If you have a transaction account, the money is yours and the bank should be able to give you the money back anytime, anywhere within EU at national cost. The banking system has to have a 100-percent reserve for on demand deposits. In this case the bank´s client doesn´t put the money in the bank for a term and an interest. He only asked the bank to keep the money safe. The bank´s client should pay for this service but the bank has to keep the money safe. This has to be clear for all.
People need to have a place to put their money and have a system for electronic payments.

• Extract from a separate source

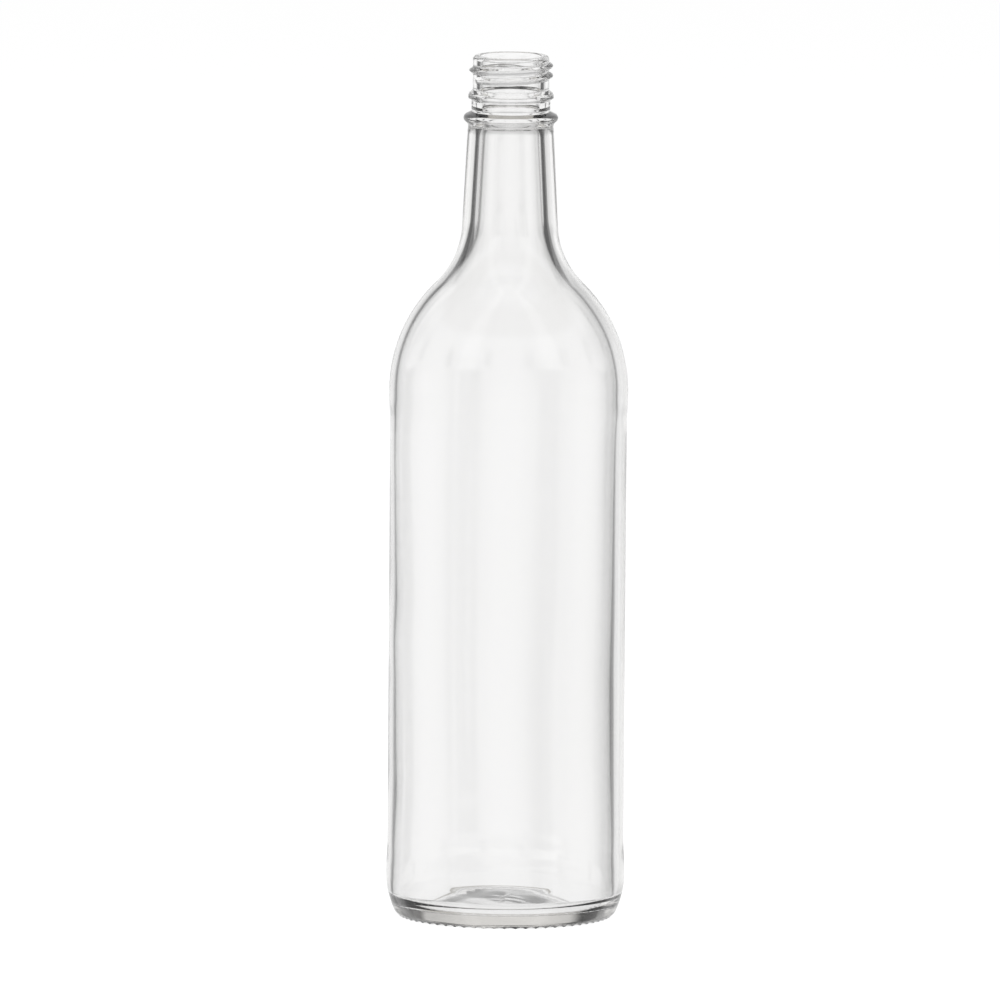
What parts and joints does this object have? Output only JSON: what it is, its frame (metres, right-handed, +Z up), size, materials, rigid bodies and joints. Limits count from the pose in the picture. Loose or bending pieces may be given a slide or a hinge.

There is no problem if the bank uses term deposits to lend money. In this case the bank is doing his intermediating function of matching the need for safe and readily available depositories for liquid funds with the need for reliable sources of credit for businesses, individuals and governments. This is adequate. But the depositor must be aware of the risk that they are taking. They must know the risk of this financial application. They must know that term deposits have a risk.
We have to separate very clearly what are transactions accounts and what are investments (term deposits) with the associated risks.
Also very importante: BANKS SHOULD NOT BE ALLOWED TO CREATE MONEY !!! ONLY CENTRAL BANK SHOULD CREATE MONEY.